• _Goal of the exercise_
Begin at the line containing "# Cap screw: a" and stop at the line containing "obj.matrix_world = world"; copy those lines exactly, ends included, and nothing else.

· · · · · · ·

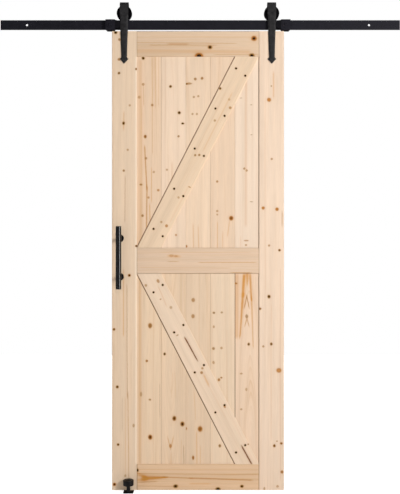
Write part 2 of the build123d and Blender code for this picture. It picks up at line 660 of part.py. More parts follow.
for side, sign in SIDES:
    x = sign * stop_x

    # Clip: hooked over the track's edges, its top sloping to the front, its back mouth clear of the spacers
    with BuildPart() as clip:
        with BuildSketch(Plane.YZ.offset(x)):
            with BuildLine():
                Polyline(
                    (stop_front, stop_bottom),
                    (stop_back, stop_bottom),
                    (stop_back, stop_top),
                    (clamp_end, stop_top),
                    (stop_front, stop_top - STOP_TOP_FALL),
                    close=True,
                )
            make_face()
            with Locations(((track_front + track_back) / 2, track_middle)):
                Rectangle(
                    TRACK_THICKNESS + 2 * STOP_TRACK_FIT,
                    TRACK_HEIGHT + 2 * STOP_TRACK_FIT,
                    mode=Mode.SUBTRACT,
                )
            with Locations((stop_back, track_middle)):
                Rectangle(2 * STOP_LIP_THICKNESS, stop_mouth, mode=Mode.SUBTRACT)
        extrude(amount=STOP_WIDTH / 2, both=True)
        with BuildSketch(facing(stop_back, x)) as outline:
            with Locations((0, stop_middle)):
                Rectangle(STOP_WIDTH, stop_top - stop_bottom)
            chamfer(outline.vertices(), STOP_CORNER)
        extrude(amount=stop_back - stop_front, mode=Mode.INTERSECT)
        with BuildSketch(facing(stop_front, x)):
            with Locations((0, stop_middle)):
                Circle(STOP_BOSS_DIAMETER / 2)
        extrude(amount=STOP_BOSS_HEIGHT)
        chamfer(clip.edges().filter_by(GeomType.CIRCLE).group_by(Axis.Y)[0], STOP_BOSS_EASE)
        with BuildSketch(facing(boss_front, x)):
            with Locations((0, stop_middle)):
                Circle(CLAMP_SCREW_DIAMETER / 2 + BOLT_FIT)
        extrude(amount=-(track_front - boss_front), mode=Mode.SUBTRACT)
        with BuildSketch(Plane.YZ.offset(sign * bumper_root)):
            with Locations((bumper_depth, stop_middle)):
                Circle(BUMPER_STUD_DIAMETER / 2 + BOLT_FIT)
        extrude(amount=sign * (BUMPER_STUD_LENGTH + BOLT_FIT), mode=Mode.SUBTRACT)
    clip.part.label = f"{side}_stop_clip"
    export_step(clip.part, f"parts/{side}_stop_clip.step")

    # Rubber bumper: tapers to the strap's edge, with a stud pushed into the clip
    with BuildPart() as bumper:
        with BuildSketch(Plane.YZ.offset(sign * bumper_root)):
            with Locations((bumper_depth, stop_middle)):
                Rectangle(BUMPER_ROOT_DEPTH, BUMPER_ROOT_HEIGHT)
        with BuildSketch(Plane.YZ.offset(sign * bumper_tip)):
            with Locations((bumper_depth, stop_middle)):
                Rectangle(BUMPER_TIP_DEPTH, BUMPER_TIP_HEIGHT)
        loft()
        with BuildSketch(Plane.YZ.offset(sign * bumper_root)):
            with Locations((bumper_depth, stop_middle)):
                Circle(BUMPER_STUD_DIAMETER / 2)
        extrude(amount=sign * BUMPER_STUD_LENGTH)
    bumper.part.label = f"{side}_stop_bumper"
    export_step(bumper.part, f"parts/{side}_stop_bumper.step")

    # Clamp screw: a low round head on the boss, its shank end facing the track
    with BuildPart() as clamp_screw:
        with BuildSketch(facing(boss_front, x)):
            with Locations((0, stop_middle)):
                Circle(CLAMP_HEAD_DIAMETER / 2)
        extrude(amount=CLAMP_HEAD_HEIGHT)
        chamfer(clamp_screw.edges().group_by(Axis.Y)[0], CLAMP_HEAD_EASE)
        with BuildSketch(facing(boss_front - CLAMP_HEAD_HEIGHT, x)):
            with Locations((0, stop_middle)):
                RegularPolygon(CLAMP_SOCKET_WIDTH / 2, 6, major_radius=False)
        extrude(amount=-CLAMP_SOCKET_DEPTH, mode=Mode.SUBTRACT)
        with BuildSketch(facing(boss_front, x)):
            with Locations((0, stop_middle)):
                Circle(CLAMP_SCREW_DIAMETER / 2)
        extrude(amount=-(clamp_end - boss_front))
    clamp_screw.part.label = f"{side}_stop_screw"
    export_step(clamp_screw.part, f"parts/{side}_stop_screw.step")

# Handle bar, with a blind hole for each post's end
bar_back = HANDLE_DIAMETER / 2 - HANDLE_REACH
with BuildPart() as handle_bar:
    with BuildSketch(Plane.XY.offset(handle_height - HANDLE_LENGTH / 2)):
        with Locations((handle_x, -HANDLE_REACH)):
            Circle(HANDLE_DIAMETER / 2)
    extrude(amount=HANDLE_LENGTH)
    chamfer(handle_bar.edges().filter_by(GeomType.CIRCLE), HANDLE_EASE)
    with BuildSketch(facing(bar_back, handle_x)):
        with Locations(*[(0, height) for height in post_heights]):
            Circle(POST_DIAMETER / 2 + SCREW_FIT)
    extrude(amount=POST_GRIP + SCREW_FIT, mode=Mode.SUBTRACT)
handle_bar.part.label = "handle_bar"
export_step(handle_bar.part, "parts/handle_bar.step")

# Handle posts and roses, and the screws that hold them from the door's back
for place, height in zip(("lower", "upper"), post_heights):
    with BuildPart() as post:
        with BuildSketch(facing(-ROSE_THICKNESS, handle_x)):
            with Locations((0, height)):
                Circle(POST_DIAMETER / 2)
        extrude(amount=POST_GRIP - bar_back - ROSE_THICKNESS)
        with BuildSketch(facing(-ROSE_THICKNESS, handle_x)):
            with Locations((0, height)):
                Circle(HANDLE_SCREW_DIAMETER / 2 + SCREW_FIT)
        extrude(amount=HANDLE_SCREW_GRIP + BOLT_FIT, mode=Mode.SUBTRACT)
    post.part.label = f"{place}_handle_post"
    export_step(post.part, f"parts/{place}_handle_post.step")

    with BuildPart() as rose:
        with BuildSketch(facing(0, handle_x)):
            with Locations((0, height)):
                Circle(ROSE_DIAMETER / 2)
        extrude(amount=ROSE_THICKNESS)
        chamfer(rose.edges().group_by(Axis.Y)[0], ROSE_EASE)
        with BuildSketch(facing(0, handle_x)):
            with Locations((0, height)):
                Circle(HANDLE_SCREW_DIAMETER / 2 + SCREW_FIT)
        extrude(amount=ROSE_THICKNESS, mode=Mode.SUBTRACT)
    rose.part.label = f"{place}_handle_rose"
    export_step(rose.part, f"parts/{place}_handle_rose.step")

with BuildPart() as handle_screws:
    with BuildSketch(facing(DOOR_THICKNESS + HANDLE_SCREW_HEAD_HEIGHT, handle_x)):
        with Locations(*[(0, height) for height in post_heights]):
            Circle(HANDLE_SCREW_HEAD_DIAMETER / 2)
    extrude(amount=HANDLE_SCREW_HEAD_HEIGHT)
    with BuildSketch(facing(DOOR_THICKNESS, handle_x)):
        with Locations(*[(0, height) for height in post_heights]):
            Circle(HANDLE_SCREW_DIAMETER / 2)
    extrude(amount=DOOR_THICKNESS + ROSE_THICKNESS + HANDLE_SCREW_GRIP)
handle_screws.part.label = "handle_screws"
export_step(handle_screws.part, "parts/handle_screws.step")

# Floor guide places
guide_x = -(door_edge - GUIDE_INSET)
roller_depth = -(GUIDE_SIDE_GAP + ROLLER_DIAMETER / 2)
plate_front = roller_depth - GUIDE_PLATE_MARGIN
pad_front = DOOR_THICKNESS + GUIDE_SIDE_GAP
upstand_front = pad_front + GUIDE_PAD_THICKNESS
upstand_back = upstand_front + GUIDE_PLATE_THICKNESS
roller_top = ROLLER_RISE + ROLLER_HEIGHT
pin_top = roller_top + ROLLER_END_PLAY
pillar_top = ROLLER_RISE - ROLLER_END_PLAY
pad_height = GUIDE_UPSTAND_HEIGHT - GUIDE_PAD_TOP_MARGIN - GUIDE_PAD_HEIGHT / 2
floor_hole_depth = door_middle_depth

# Guide base: one plate folded up behind the door
with BuildPart(Plane.XY.offset(GUIDE_PLATE_THICKNESS)) as guide_base:
    with BuildSketch(Plane.YZ.offset(guide_x)) as fold:
        with BuildLine():
            Polyline(
                (plate_front, 0),
                (upstand_back, 0),
                (upstand_back, GUIDE_UPSTAND_HEIGHT),
                (upstand_front, GUIDE_UPSTAND_HEIGHT),
                (upstand_front, GUIDE_PLATE_THICKNESS),
                (plate_front, GUIDE_PLATE_THICKNESS),
                close=True,
            )
        make_face()
        bend = fold.vertices().filter_by(lambda v: v.Y == GUIDE_PLATE_THICKNESS).sort_by(Axis.X)[-1]
        fillet(bend, GUIDE_BEND_RADIUS)
        heel = fold.vertices().filter_by(lambda v: v.Y == 0).sort_by(Axis.X)[-1]
        fillet(heel, GUIDE_BEND_RADIUS + GUIDE_PLATE_THICKNESS)
    extrude(amount=GUIDE_PLATE_WIDTH / 2, both=True)
    fillet(guide_base.edges().filter_by(Axis.Z).group_by(Axis.Y)[0], GUIDE_CORNER)
    fillet(guide_base.edges().filter_by(Axis.Y).group_by(Axis.Z)[-1], GUIDE_CORNER)
    with Locations((guide_x, roller_depth)):
        Hole(radius=ROLLER_PIN_DIAMETER / 2 + SCREW_FIT, depth=GUIDE_PLATE_THICKNESS)
    with Locations(
        (guide_x - FLOOR_HOLE_SPACING / 2, floor_hole_depth),
        (guide_x + FLOOR_HOLE_SPACING / 2, floor_hole_depth),
    ):
        CounterSinkHole(
            radius=FLOOR_HOLE_DIAMETER / 2,
            counter_sink_radius=FLOOR_HOLE_SINK_DIAMETER / 2,
            depth=GUIDE_PLATE_THICKNESS,
            counter_sink_angle=90,
        )
    with BuildSketch(facing(upstand_front, guide_x)):
        with Locations((0, pad_height)):
            Circle(PAD_STUD_DIAMETER / 2 + SCREW_FIT)
    extrude(amount=-GUIDE_PLATE_THICKNESS, mode=Mode.SUBTRACT)
guide_base.part.label = "guide_base"
export_step(guide_base.part, "parts/guide_base.step")

# Guide pad: a glide block studded into the upstand
with BuildPart() as guide_pad:
    with BuildSketch(facing(upstand_front, guide_x)) as block:
        with Locations((0, pad_height)):
            Rectangle(GUIDE_PAD_WIDTH, GUIDE_PAD_HEIGHT)
        fillet(block.vertices(), GUIDE_BEND_RADIUS)
    extrude(amount=GUIDE_PAD_THICKNESS)
    with BuildSketch(facing(upstand_front, guide_x)):
        with Locations((0, pad_height)):
            Circle(PAD_STUD_DIAMETER / 2)
    extrude(amount=-GUIDE_PLATE_THICKNESS)
guide_pad.part.label = "guide_pad"
export_step(guide_pad.part, "parts/guide_pad.step")

# Guide pillar: turned in one, riveted through the plate, with the roller's pin on top
with BuildPart() as guide_pillar:
    with BuildSketch(Plane.XY):
        with Locations((guide_x, roller_depth)):
            Circle(ROLLER_PIN_DIAMETER / 2)
    extrude(amount=pin_top)
    with BuildSketch(Plane.XY.offset(GUIDE_PLATE_THICKNESS)):
        with Locations((guide_x, roller_depth)):
            Circle(PILLAR_DIAMETER / 2)
    extrude(amount=pillar_top - GUIDE_PLATE_THICKNESS)
    with BuildSketch(Plane.XY.offset(pin_top)):
        with Locations((guide_x, roller_depth)):
            Circle(CAP_SCREW_DIAMETER / 2 + SCREW_FIT)
    extrude(amount=-(CAP_SCREW_GRIP + BOLT_FIT), mode=Mode.SUBTRACT)
guide_pillar.part.label = "guide_pillar"
export_step(guide_pillar.part, "parts/guide_pillar.step")

# Guide roller
with BuildPart() as guide_roller:
    with BuildSketch(Plane.XY.offset(ROLLER_RISE)):
        with Locations((guide_x, roller_depth)):
            Circle(ROLLER_DIAMETER / 2)
    extrude(amount=ROLLER_HEIGHT)
    fillet(guide_roller.edges().filter_by(GeomType.CIRCLE), ROLLER_EASE)
    with BuildSketch(Plane.XY.offset(ROLLER_RISE)):
        with Locations((guide_x, roller_depth)):
            Circle(ROLLER_PIN_DIAMETER / 2 + AXLE_RUNNING_FIT)
    extrude(amount=ROLLER_HEIGHT, mode=Mode.SUBTRACT)
guide_roller.part.label = "guide_roller"
export_step(guide_roller.part, "parts/guide_roller.step")

# Cap screw: a wide domed head over the roller, its shank in the pin
cap_screw_foot = pin_top - CAP_SCREW_GRIP
cap_edge_top = pin_top + CAP_HEAD_EDGE
cap_top = pin_top + CAP_HEAD_HEIGHT
with BuildPart() as cap_screw:
    with BuildSketch(Plane.XZ.offset(-roller_depth)):
        with BuildLine():
            Polyline(
                (guide_x, cap_top),
                (guide_x, cap_screw_foot),
                (guide_x + CAP_SCREW_DIAMETER / 2, cap_screw_foot),
                (guide_x + CAP_SCREW_DIAMETER / 2, pin_top),
                (guide_x + CAP_HEAD_DIAMETER / 2, pin_top),
                (guide_x + CAP_HEAD_DIAMETER / 2, cap_edge_top),
            )
            RadiusArc(
                (guide_x + CAP_HEAD_DIAMETER / 2, cap_edge_top),
                (guide_x, cap_top),
                -((CAP_HEAD_DIAMETER / 2) ** 2 + (cap_top - cap_edge_top) ** 2)
                / (2 * (cap_top - cap_edge_top)),
            )
        make_face()
    revolve(axis=Axis((guide_x, roller_depth, 0), (0, 0, 1)))
cap_screw.part.label = "guide_cap_screw"
export_step(cap_screw.part, "parts/guide_cap_screw.step")
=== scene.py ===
"""Dresses the sliding barn door: pine boards, black track and hangers, handle, floor guide and stage."""

import math

import bpy
import numpy as np
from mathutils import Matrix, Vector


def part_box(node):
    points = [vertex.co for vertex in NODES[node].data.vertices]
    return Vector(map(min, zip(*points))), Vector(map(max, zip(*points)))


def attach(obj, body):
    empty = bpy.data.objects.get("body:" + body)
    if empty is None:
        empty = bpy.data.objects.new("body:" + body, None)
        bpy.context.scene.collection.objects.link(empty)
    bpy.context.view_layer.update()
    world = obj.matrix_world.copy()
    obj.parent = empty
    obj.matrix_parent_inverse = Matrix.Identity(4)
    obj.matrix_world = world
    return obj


bl_info = {
    "name": "Sliding barn door",
    "version": (1, 0, 0),
    "blender": (4, 5, 0),
    "location": "View3D > Sidebar > Door",
    "description": "Finishes and small parts of a plank door that slides on a wall track",
    "category": "Object",
}

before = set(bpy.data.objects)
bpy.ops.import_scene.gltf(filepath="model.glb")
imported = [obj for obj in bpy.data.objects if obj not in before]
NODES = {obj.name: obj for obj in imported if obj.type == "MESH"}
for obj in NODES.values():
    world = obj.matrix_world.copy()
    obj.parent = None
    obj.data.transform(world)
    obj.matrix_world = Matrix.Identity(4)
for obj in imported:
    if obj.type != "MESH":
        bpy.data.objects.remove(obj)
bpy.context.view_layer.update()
MM = 0.001

# The camera: its place and its sensor's long side in millimetres, and in pixels the picture's middle
# and long side and the lens's length
EYE_X, EYE_Z, EYE_BACK, SENSOR = 8.93, 1081.33, 3200.0, 36
PICTURE_X, PICTURE_Y, PICTURE_LONG = 200, 247, 494
LENS_PX = 722.7

# Width in millimetres of a brace's sloped end along the rail
BRACE_END = 106.0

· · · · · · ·

• _Exercise solution_
# Cap screw: a wide domed head over the roller, its shank in the pin
cap_screw_foot = pin_top - CAP_SCREW_GRIP
cap_edge_top = pin_top + CAP_HEAD_EDGE
cap_top = pin_top + CAP_HEAD_HEIGHT
with BuildPart() as cap_screw:
    with BuildSketch(Plane.XZ.offset(-roller_depth)):
        with BuildLine():
            Polyline(
                (guide_x, cap_top),
                (guide_x, cap_screw_foot),
                (guide_x + CAP_SCREW_DIAMETER / 2, cap_screw_foot),
                (guide_x + CAP_SCREW_DIAMETER / 2, pin_top),
                (guide_x + CAP_HEAD_DIAMETER / 2, pin_top),
                (guide_x + CAP_HEAD_DIAMETER / 2, cap_edge_top),
            )
            RadiusArc(
                (guide_x + CAP_HEAD_DIAMETER / 2, cap_edge_top),
                (guide_x, cap_top),
                -((CAP_HEAD_DIAMETER / 2) ** 2 + (cap_top - cap_edge_top) ** 2)
                / (2 * (cap_top - cap_edge_top)),
            )
        make_face()
    revolve(axis=Axis((guide_x, roller_depth, 0), (0, 0, 1)))
cap_screw.part.label = "guide_cap_screw"
export_step(cap_screw.part, "parts/guide_cap_screw.step")
=== scene.py ===
"""Dresses the sliding barn door: pine boards, black track and hangers, handle, floor guide and stage."""

import math

import bpy
import numpy as np
from mathutils import Matrix, Vector


def part_box(node):
    points = [vertex.co for vertex in NODES[node].data.vertices]
    return Vector(map(min, zip(*points))), Vector(map(max, zip(*points)))


def attach(obj, body):
    empty = bpy.data.objects.get("body:" + body)
    if empty is None:
        empty = bpy.data.objects.new("body:" + body, None)
        bpy.context.scene.collection.objects.link(empty)
    bpy.context.view_layer.update()
    world = obj.matrix_world.copy()
    obj.parent = empty
    obj.matrix_parent_inverse = Matrix.Identity(4)
    obj.matrix_world = world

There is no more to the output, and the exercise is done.